December 14, 2011
Scientists Discover Why Buttercups Reflect Yellow On Chins
New research sheds light on children´s game and provides insight into pollination
Scientists have found that the distinctive glossiness of the buttercup flower (Ranunculus repens), which children like to shine under the chin to test whether their friends like butter, is related to its unique anatomical structure. Their findings were published today, 14 December, in the Royal Society journal Interface.
Scientists have been interested in how the buttercup flower works for over a century. They have previously shown that the reflected color is yellow due to the absorption of the colors in the blue-green region of the spectrum by the carotenoid pigment in the petals. As the blue-green light is absorbed, the light in the other spectral regions (in this case, primarily yellow) is reflected. It has also been known for many years that the epidermal layer of the petals is composed of very flat cells, providing strong reflection.
This new study shows how the buttercup's exceptionally bright appearance is a result of a special feature of the petal structure. The epidermal layer of cells has not one but two extremely flat surfaces from which light is reflected. One is the top of the cells, the other exists because the epidermis is separated from the lower layers of the petal by an air gap. Reflection of light by the smooth surface of the cells and by the air layer effectively doubles the gloss of the petal, explaining why buttercups are so much better at reflecting light under your chin than any other flower.

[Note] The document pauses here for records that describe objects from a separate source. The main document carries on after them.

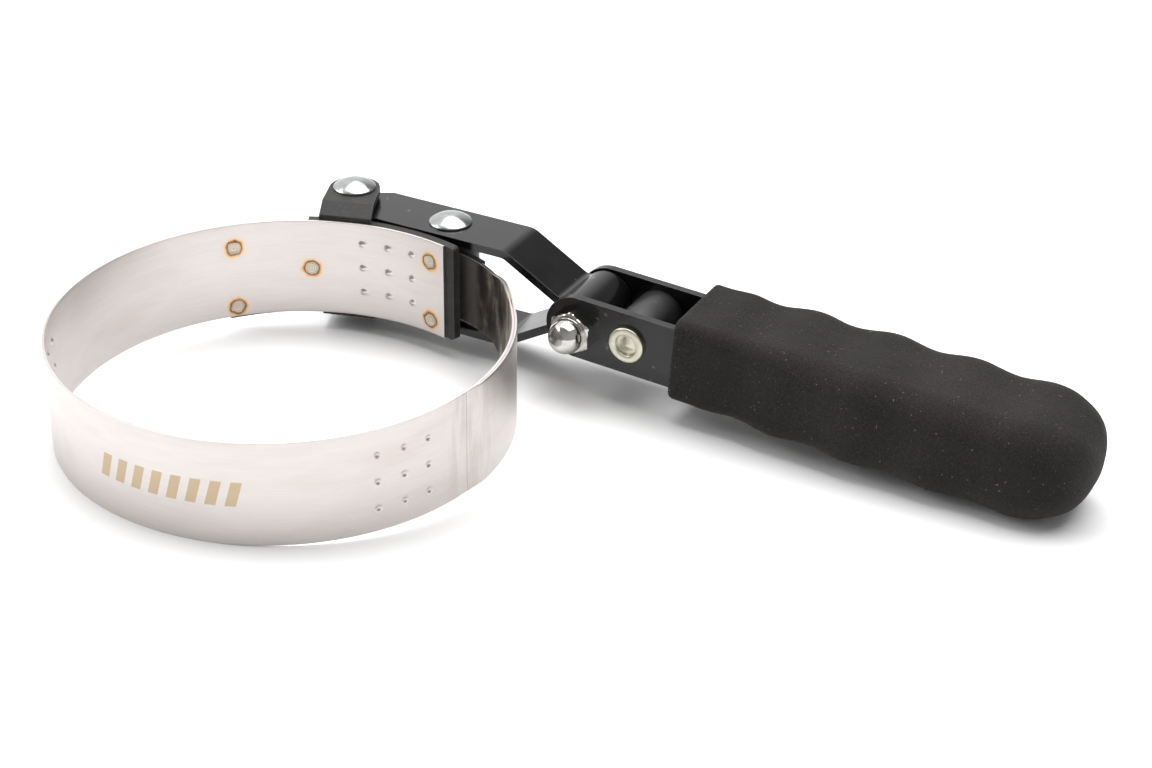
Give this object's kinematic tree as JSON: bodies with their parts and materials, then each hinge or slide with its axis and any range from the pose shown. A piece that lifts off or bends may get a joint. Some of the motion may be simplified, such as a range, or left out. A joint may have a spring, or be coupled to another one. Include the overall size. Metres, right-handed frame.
{
  "type": "oil filter wrench",
  "caption": "Strap wrench for spin-on oil filters: a steel ring closed by a swinging yoke, with a folding foam-grip handle.",
  "frame": {"origin": "on the ring axis at half the strap's height", "axes": "+Z along the ring axis, +X from the ring's yoke tip towards the handle, +Y from the ring towards the yoke"},
  "size_m": [0.2272, 0.132, 0.037],
  "materials": {
    "strap_steel": "stainless strip, brushed lengthwise, satin",
    "black_oxide": "rough black oxide, matt, slightly speckled",
    "black_paint": "semi-gloss black paint, a little worn at the edges",
    "bright_zinc": "bright zinc plate",
    "bright_nickel": "polished nickel plate",
    "yellow_zinc": "pale yellowish zinc plate",
    "foam": "matt black closed-cell foam, fine pores"
  },
  "bodies": {
    "fixed_end": {"grip_strap_fixed_end": "strap_steel", "tip_bracket": "black_oxide", "tip_rivet": "bright_zinc", "tip_rivet_sleeve": "black_paint"},
    "strap_left": {"grip_strap_left": "strap_steel"},
    "strap_front": {"grip_strap_front": "strap_steel"},
    "strap_free_end": {"grip_strap_free_end": "strap_steel", "free_end_doubler": "strap_steel", "free_end_bracket": "black_oxide"},
    "yoke": {"yoke": "black_paint", "free_end_rivet": "bright_zinc", "free_end_rivet_sleeve": "black_paint"},
    "handle": {"handle_frame": "black_paint", "pivot_bolt": "bright_zinc", "pivot_cap_nut": "bright_nickel", "front_spacer": "black_paint", "front_spacer_rivet": "yellow_zinc", "grip": "foam"}
  },
  "joints": [
    {"name": "yoke_swing", "type": "hinge", "parent": "fixed_end", "child": "yoke", "pos_m": [-0.0209, 0.0629, 0], "axis": [0, 0, 1], "range_deg": [0, 60]},
    {"name": "strap_flex_left", "type": "hinge", "parent": "fixed_end", "child": "strap_left", "pos_m": [-0.04564, 0.02635, 0], "axis": [0, 0, 1], "range_deg": [0, 14.1]},
    {"name": "strap_flex_front", "type": "hinge", "parent": "strap_left", "child": "strap_front", "pos_m": [0, -0.0527, 0], "axis": [0, 0, 1], "range_deg": [0, 21.1]},
    {"name": "strap_flex_right", "type": "hinge", "parent": "strap_front", "child": "strap_free_end", "pos_m": [0.03526, -0.03916, 0], "axis": [0, 0, 1], "range_deg": [-24.8, 0]},
    {"name": "handle_pivot", "type": "hinge", "parent": "yoke", "child": "handle", "pos_m": [0.04774, 0.0629, -0.00112], "axis": [0, 1, 0], "range_deg": [-93, 87]}
  ],
  "couplings": [
    {"joint": "strap_flex_left", "follows": "yoke_swing", "ratio": 0.2339},
    {"joint": "strap_flex_front", "follows": "yoke_swing", "ratio": 0.35},
    {"joint": "strap_flex_right", "follows": "yoke_swing", "ratio": -0.4118}
  ]
}
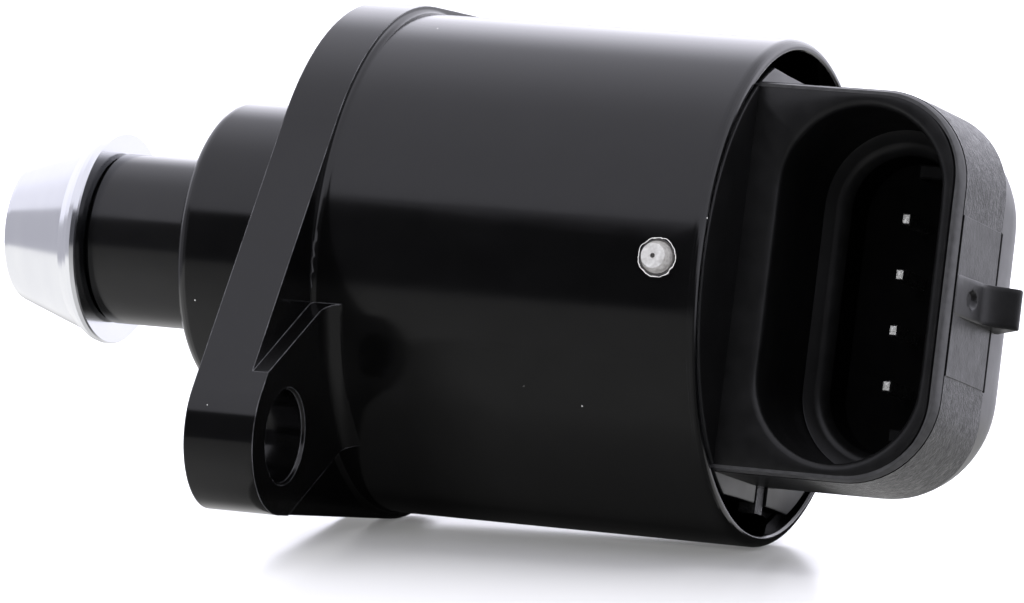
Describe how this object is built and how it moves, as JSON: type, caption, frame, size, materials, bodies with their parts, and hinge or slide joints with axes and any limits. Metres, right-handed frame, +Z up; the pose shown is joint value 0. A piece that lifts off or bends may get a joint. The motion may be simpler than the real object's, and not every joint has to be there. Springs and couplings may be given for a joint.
{
  "type": "idle air control valve",
  "caption": "Stepper-driven idle air control valve: black flanged can with a nose, a sliding plunger with a bare metal valve cone, and a side-facing pin socket.",
  "frame": {"origin": "on the valve axis, in the plane of the flange's mounting face", "axes": "+X along the valve axis from the mounting face towards the end cap, so the nose and cone point to -X; +Z up as the valve lies in the picture; the socket faces -Y, 12.6 degrees above the horizontal"},
  "size_m": [0.0781, 0.0602, 0.0376],
  "materials": {
    "black_coating": "satin black coating on die-cast aluminium",
    "cone_metal": "bright turned aluminium",
    "plunger_black": "glossy black moulding",
    "connector_black": "finely textured black moulding",
    "tin_plate": "tin-plated contact strip",
    "pin_steel": "bare steel, cut and scratched",
    "sintered_bronze": "porous sintered bronze",
    "seal_rubber": "black rubber",
    "bearing_steel": "ground bearing steel",
    "cage_brass": "pressed brass",
    "stator_steel": "pressed soft iron, zinc plated",
    "bobbin_plastic": "natural moulding",
    "copper_winding": "enamelled copper wire",
    "screw_steel": "ground steel with a rolled thread",
    "hub_plastic": "grey moulding",
    "ferrite": "sintered ferrite",
    "spring_steel": "spring steel",
    "nut_brass": "turned brass"
  },
  "bodies": {
    "housing": {"housing": "black_coating", "guide_bushing": "sintered_bronze", "wiper_seal": "seal_rubber", "bearing_outer_race": "bearing_steel", "stator_a_cup": "stator_steel", "stator_a_inner_plate": "stator_steel", "stator_a_bobbin": "bobbin_plastic", "stator_a_winding": "copper_winding", "stator_b_cup": "stator_steel", "stator_b_inner_plate": "stator_steel", "stator_b_bobbin": "bobbin_plastic", "stator_b_winding": "copper_winding", "preload_washer": "spring_steel", "rear_bush": "sintered_bronze", "end_cap": "connector_black", "terminal_1": "tin_plate", "terminal_2": "tin_plate", "terminal_3": "tin_plate", "terminal_4": "tin_plate", "cap_seal_ring": "seal_rubber", "fixing_pins": "pin_steel"},
    "rotor": {"lead_screw": "screw_steel", "rotor_hub": "hub_plastic", "magnet_ring": "ferrite", "bearing_inner_race": "bearing_steel"},
    "ball_ring": {"bearing_balls": "bearing_steel", "bearing_cage": "cage_brass"},
    "plunger": {"plunger_tube": "plunger_black", "plunger_nut": "nut_brass", "valve_cone": "cone_metal"}
  },
  "joints": [
    {"name": "rotor_spin", "type": "hinge", "parent": "housing", "child": "rotor", "pos_m": [0.0185, 0, 0], "axis": [1, 0, 0], "range_deg": [-2880, 360]},
    {"name": "plunger_slide", "type": "slide", "parent": "housing", "child": "plunger", "axis": [1, 0, 0], "range_m": [-0.00101, 0.00801]},
    {"name": "ball_ring_spin", "type": "hinge", "parent": "housing", "child": "ball_ring", "pos_m": [0.0085, 0, 0], "axis": [1, 0, 0], "range_deg": [-1050, 135]}
  ],
  "couplings": [
    {"joint": "plunger_slide", "follows": "rotor_spin", "m_per_rad": -0.00015915},
    {"joint": "ball_ring_spin", "follows": "rotor_spin", "ratio": 0.3632}
  ]
}
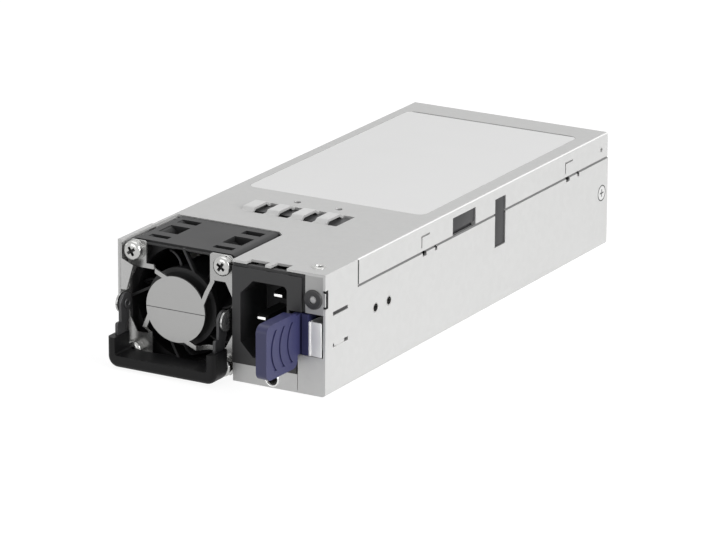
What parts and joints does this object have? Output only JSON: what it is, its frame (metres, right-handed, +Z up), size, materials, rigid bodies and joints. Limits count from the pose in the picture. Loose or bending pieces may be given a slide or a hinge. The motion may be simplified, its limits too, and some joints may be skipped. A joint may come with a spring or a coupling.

The researchers also found that the buttercup reflects a significant amount of UV light. As many pollinators, including bees, have eyes sensitive in the UV region, this provides insight into how the buttercup uses its unique appearance to attract insects.
Dr Silvia Vignolini, from the University of Cambridge's Department of Physics (Cavendish Laboratory), explained the importance of the buttercup's unique appearance: "Although many different factors, such as scent and temperature, influence the relationships between pollinators and flowers, the visual appearance of flowers is one of the most important factors in this communication. Flowers develop brilliant color, or additional cues, such as glossiness - in the case of the buttercup - that contribute to make the optical response of the flower unique. Moreover, the glossiness might also mimic the presence of nectar droplets on the petals, making them that much more attractive."
Dr Beverley Glover, Department of Plant Sciences, said: "This phenomenon has intrigued scientists and laymen alike for centuries. Our research provides exciting insight into not only a children's game but also into the lengths to which flowers will go to attract pollinators."
Professor Ulli Steiner, from the Nanophotonics Centre at the Cavendish Laboratory, the University of Cambridge's Department of Physics, said: "It is fun to revisit a problem that is more than one century old and, using modern methods, discover something new. The strong collaboration between Physics and the Plant Sciences has enabled this."